How to Find Gross Profit From Percentage-of-Completion Method

Companies generally use the percentage-of-completion accounting method for long-term contracts. The method follows the matching principle of accounting because it tries to match the appropriate expenses and revenues in each accounting period. Percentage of completion refers to the degree of completion of a project. It is equal to the ratio of the incurred costs to date and the total estimated costs.

Instructions

    • 1

      Get the total contract amount and the budgeted costs. The contract amount should be in the formal contract award notification or contract agreement documents. The budgeted costs for the contract should be in your internal project planning documents. Gross profit is equal to the total contract amount minus budgeted costs. For example, if you have received a $1.5 million long-term contract and your total budgeted costs are $1.2 million, the estimated or budgeted gross profit is $1.5 million minus $1.2 million, or $300,000.

    • 2

      Determine the project costs that you have incurred to date.
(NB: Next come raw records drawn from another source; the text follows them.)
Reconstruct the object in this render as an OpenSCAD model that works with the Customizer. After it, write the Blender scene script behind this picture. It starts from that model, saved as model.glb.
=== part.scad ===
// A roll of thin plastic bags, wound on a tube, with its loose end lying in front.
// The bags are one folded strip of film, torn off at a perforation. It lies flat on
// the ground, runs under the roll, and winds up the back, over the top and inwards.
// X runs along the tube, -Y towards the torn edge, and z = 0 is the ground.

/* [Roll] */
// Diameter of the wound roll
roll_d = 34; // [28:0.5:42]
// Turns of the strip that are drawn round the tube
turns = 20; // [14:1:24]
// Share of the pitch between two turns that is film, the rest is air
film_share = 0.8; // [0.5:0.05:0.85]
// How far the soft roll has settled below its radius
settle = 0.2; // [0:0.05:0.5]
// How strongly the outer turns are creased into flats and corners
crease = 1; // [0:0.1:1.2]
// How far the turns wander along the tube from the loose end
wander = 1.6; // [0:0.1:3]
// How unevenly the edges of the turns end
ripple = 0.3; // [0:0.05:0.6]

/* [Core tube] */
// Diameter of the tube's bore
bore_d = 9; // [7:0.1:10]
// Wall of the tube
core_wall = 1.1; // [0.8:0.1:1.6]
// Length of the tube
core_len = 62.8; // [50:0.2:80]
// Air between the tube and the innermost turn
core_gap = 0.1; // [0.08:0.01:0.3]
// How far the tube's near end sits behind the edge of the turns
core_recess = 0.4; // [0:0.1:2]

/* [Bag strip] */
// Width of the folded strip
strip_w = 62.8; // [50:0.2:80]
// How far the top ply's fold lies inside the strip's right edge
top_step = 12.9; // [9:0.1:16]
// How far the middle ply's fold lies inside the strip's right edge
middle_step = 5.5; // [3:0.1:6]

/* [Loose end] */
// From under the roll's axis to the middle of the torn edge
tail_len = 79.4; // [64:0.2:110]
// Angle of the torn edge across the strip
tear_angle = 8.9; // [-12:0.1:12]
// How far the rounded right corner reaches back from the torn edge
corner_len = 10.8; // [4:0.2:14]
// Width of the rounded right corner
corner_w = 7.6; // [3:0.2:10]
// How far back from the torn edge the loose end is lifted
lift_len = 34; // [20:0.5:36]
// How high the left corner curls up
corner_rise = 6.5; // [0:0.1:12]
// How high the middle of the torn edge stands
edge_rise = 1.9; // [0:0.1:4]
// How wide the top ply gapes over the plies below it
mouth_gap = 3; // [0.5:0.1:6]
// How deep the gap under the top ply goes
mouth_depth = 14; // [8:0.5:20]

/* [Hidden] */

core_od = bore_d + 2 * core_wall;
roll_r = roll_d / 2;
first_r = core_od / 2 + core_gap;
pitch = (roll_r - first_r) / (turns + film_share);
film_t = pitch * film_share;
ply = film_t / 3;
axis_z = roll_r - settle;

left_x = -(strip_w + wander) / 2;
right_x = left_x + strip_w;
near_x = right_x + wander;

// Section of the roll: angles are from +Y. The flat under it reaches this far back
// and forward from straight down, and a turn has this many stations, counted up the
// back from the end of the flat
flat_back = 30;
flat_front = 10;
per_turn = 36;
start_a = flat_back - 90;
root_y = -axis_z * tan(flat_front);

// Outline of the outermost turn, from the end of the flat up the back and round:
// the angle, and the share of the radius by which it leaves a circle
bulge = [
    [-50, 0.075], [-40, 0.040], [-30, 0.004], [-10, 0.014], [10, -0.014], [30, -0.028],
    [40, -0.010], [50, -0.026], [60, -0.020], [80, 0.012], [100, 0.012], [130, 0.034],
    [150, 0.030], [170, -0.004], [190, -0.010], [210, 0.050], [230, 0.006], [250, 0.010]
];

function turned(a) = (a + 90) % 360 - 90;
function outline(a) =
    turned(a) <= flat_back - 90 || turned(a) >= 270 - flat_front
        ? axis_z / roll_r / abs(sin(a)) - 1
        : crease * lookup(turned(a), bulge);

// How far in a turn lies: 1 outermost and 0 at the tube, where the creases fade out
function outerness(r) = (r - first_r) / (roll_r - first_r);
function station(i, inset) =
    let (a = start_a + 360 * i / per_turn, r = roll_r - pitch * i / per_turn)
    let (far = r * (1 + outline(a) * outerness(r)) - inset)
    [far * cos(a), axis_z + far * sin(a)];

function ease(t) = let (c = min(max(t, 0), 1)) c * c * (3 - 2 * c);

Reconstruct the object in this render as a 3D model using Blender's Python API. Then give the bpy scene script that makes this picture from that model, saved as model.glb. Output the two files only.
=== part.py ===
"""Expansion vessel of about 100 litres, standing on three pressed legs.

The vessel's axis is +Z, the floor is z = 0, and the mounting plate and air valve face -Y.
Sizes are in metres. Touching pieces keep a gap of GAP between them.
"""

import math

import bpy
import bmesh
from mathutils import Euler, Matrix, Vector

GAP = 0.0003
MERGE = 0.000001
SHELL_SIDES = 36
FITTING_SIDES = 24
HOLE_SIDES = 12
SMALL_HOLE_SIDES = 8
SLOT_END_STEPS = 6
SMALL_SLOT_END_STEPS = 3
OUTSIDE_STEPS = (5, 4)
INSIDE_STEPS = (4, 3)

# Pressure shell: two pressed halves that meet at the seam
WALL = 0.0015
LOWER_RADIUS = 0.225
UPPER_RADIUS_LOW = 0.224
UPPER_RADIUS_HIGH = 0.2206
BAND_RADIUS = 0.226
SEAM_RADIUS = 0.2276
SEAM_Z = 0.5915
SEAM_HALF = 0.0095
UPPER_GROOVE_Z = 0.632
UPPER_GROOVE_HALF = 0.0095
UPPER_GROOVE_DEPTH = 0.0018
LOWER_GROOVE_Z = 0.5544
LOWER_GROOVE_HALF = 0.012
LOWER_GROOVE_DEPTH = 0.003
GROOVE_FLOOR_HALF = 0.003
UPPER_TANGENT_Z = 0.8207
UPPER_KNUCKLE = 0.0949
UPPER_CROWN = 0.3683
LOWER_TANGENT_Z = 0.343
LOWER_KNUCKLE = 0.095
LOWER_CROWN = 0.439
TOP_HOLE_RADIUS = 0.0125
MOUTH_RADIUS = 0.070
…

This information should be in your internal job costing system and would include both labor and raw materials costs. Accurate costing information is important for estimating percentage completion and variances of actual costs from estimated or budgeted costs.

    • 3

      Compute the percentage of completion. Divide the costs incurred to date by the budgeted costs, and express the result as a percentage. Continuing with the example, if you have incurred $300,000 in costs at the end of the first quarter, the completion percentage is 25 percent ($300,000 divided by $1.2 million multiplied by 100).

    • 4

      Multiply the contract amount by the percentage of completion to estimate the revenue. In the example, the revenue is 25 percent of $1.5 million, or $375,000 ($1,500,000 x .25 = $375,000).

    • 5

      Calculate the gross profit, which is equal to revenue minus costs. Continuing with the example, gross profit is equal to $375,000 minus $300,000, or $75,000.

      The gross profit is also equal to the product of the estimated gross profit and the percentage of completion. To conclude the example, the gross profit using this approach is also $75,000 (25 percent of $300,000 = .25 x $300,000 = $75,000).